Monday, September 12, 2011

Two Steps Forward, A Million Steps Back

Wow, being a mom to a special needs kid is never easy.

I think what’s hardest, though, is that you never know when issues you thought were totally gone suddenly come back with a vengeance.

One therapist says Bud is autistic.

Another says no, he’s just quirky.

Well, my quirky kid has been crying…for two hours. He literally can’t stop. He’s sick, and the doctor put him on 5 meds. Taking all of them scared him, and he hasn’t been able to calm down sense.

So frustrating.

You want to help, but nothing seems to work - not even his favorite dog at his side.
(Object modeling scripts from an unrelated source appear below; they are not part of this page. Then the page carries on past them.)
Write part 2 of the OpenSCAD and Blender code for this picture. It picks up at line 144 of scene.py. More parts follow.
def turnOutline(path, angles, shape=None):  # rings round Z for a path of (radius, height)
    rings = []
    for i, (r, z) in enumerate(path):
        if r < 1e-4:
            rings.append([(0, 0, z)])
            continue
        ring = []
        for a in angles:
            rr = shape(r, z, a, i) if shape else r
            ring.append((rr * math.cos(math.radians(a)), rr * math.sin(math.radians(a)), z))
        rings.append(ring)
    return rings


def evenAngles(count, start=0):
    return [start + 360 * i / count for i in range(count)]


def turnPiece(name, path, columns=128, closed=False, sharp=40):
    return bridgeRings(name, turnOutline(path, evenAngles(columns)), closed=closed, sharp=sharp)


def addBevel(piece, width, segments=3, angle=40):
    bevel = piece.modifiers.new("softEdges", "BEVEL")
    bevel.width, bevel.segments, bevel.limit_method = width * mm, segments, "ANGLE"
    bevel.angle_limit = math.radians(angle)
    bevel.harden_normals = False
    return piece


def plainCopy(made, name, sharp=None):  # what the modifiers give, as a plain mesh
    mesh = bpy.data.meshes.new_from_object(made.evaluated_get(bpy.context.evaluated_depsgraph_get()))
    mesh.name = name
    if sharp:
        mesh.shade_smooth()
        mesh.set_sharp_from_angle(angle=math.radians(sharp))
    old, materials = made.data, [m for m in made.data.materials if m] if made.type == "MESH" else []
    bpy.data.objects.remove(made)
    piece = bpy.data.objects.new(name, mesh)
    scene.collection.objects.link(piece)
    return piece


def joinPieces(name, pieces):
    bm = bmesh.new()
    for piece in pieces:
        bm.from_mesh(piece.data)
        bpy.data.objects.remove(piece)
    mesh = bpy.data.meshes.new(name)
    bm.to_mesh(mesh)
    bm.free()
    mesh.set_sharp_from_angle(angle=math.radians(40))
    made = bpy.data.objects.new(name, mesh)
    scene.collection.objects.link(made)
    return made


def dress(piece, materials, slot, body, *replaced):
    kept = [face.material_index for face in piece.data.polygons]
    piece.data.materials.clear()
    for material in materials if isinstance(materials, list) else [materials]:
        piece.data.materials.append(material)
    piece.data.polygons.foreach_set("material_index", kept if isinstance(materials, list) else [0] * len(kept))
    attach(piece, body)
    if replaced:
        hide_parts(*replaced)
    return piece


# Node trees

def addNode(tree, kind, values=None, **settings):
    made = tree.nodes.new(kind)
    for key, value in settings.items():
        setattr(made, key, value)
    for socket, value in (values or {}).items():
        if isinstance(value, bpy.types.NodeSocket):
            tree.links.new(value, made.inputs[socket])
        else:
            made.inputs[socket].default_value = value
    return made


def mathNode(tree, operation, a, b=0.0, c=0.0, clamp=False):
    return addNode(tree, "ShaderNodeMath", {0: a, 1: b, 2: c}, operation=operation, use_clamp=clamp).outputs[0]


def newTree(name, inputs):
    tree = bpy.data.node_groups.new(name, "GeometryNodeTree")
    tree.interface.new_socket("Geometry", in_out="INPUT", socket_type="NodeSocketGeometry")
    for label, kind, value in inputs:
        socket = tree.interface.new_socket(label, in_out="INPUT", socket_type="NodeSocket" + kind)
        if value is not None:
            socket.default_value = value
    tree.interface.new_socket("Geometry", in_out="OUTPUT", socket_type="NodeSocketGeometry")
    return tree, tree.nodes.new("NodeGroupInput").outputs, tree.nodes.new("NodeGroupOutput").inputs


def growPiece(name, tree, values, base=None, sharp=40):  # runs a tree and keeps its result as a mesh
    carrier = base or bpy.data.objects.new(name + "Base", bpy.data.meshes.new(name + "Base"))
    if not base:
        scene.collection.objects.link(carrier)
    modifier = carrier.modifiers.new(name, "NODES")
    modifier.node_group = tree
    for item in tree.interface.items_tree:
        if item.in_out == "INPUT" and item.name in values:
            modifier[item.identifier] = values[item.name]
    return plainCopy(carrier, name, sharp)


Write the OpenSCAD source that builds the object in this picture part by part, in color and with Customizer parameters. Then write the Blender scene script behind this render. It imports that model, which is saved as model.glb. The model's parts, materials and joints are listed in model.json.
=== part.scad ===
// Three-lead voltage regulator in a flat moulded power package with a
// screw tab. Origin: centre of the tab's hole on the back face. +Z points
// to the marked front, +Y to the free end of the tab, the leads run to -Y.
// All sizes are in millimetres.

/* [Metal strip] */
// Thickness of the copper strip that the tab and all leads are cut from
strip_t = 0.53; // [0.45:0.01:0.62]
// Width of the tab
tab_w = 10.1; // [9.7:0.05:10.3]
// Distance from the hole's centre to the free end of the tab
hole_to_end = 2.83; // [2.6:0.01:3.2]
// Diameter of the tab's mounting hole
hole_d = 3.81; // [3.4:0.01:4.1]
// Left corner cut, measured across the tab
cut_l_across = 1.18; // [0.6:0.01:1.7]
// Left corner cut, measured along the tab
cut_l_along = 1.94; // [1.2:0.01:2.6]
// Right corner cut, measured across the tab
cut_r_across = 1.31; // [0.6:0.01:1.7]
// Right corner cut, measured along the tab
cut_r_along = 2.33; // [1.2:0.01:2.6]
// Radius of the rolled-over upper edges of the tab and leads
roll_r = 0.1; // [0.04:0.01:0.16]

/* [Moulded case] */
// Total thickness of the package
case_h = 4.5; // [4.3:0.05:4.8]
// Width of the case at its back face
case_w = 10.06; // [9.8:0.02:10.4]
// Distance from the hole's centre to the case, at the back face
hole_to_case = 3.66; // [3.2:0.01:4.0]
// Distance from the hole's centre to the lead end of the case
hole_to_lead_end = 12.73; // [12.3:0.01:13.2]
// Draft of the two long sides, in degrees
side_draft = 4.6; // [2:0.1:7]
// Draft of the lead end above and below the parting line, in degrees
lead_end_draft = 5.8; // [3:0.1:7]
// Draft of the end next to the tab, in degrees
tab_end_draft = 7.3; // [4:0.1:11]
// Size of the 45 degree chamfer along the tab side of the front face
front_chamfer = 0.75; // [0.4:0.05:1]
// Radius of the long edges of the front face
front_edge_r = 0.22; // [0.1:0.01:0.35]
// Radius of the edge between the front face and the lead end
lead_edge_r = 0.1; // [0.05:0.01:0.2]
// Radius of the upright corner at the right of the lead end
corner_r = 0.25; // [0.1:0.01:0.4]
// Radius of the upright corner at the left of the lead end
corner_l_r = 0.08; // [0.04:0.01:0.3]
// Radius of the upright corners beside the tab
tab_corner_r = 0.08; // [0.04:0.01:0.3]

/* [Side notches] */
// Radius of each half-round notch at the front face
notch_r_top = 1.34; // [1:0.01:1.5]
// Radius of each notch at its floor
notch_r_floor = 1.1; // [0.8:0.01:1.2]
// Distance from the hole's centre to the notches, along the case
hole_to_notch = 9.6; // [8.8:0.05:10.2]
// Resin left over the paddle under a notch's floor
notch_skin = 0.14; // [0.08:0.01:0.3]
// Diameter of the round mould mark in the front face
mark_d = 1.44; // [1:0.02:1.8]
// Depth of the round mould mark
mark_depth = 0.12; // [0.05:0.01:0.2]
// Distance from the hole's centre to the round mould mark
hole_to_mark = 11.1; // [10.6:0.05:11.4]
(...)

This has already been a rotten year.

At school, we’ve already had two parent meetings, and we’re only 3 weeks in. The teachers have changed the rules on us, and his friends are no longer allowed to eat with him at his nut-free table. These same two boys have eaten lunch with him every day for three years. And now, because they bring their lunch from home, suddenly they’re off limits. One of these kids learned to eat sunflower-seed-butter sandwiches so he’d be safe for my son.

But the school says it’s too hard for them to check the two boys’ lunches every day…even though they’ve never brought anything dangerous…and he’s lost his safe haven at lunch.

His teacher doesn’t understand the dynamics of working with a dyslexic student - much less one who has a few wires that work differently than other kids. Going to school has become a chore.

And now he’s worn down.

My amazing boy - who was beyond proud of his straight As and “student of the six weeks”….the kid who substitutes have left notes about how amazing he is to have in class….the one who was the reason his dyslexia specialist didn’t retire this year…

That kid.

He’s drowning. He’s so stressed out about school and everything that’s changed. He made himself sick.

Tonight he’s just a shadow of the kid I’ve come to know over the past year.

We’ve worked so hard to get to this point, but the “old” Bud is back. The one that’s inconsolable. The one who can’t communicate.

And my heart breaks.

As a mom and as a teacher, I wish schools could see what their never-ending emphasis on tests….and silly rules….and “getting kids ready for next year” is doing to the students.

Teachers are parents, well, a lot of them are. I understand they’re stressed. They’re overworked. They have too much to do and too little time to do it.

I know.

I’ve been there.

But I wish they could see my son right now….well, maybe I don’t.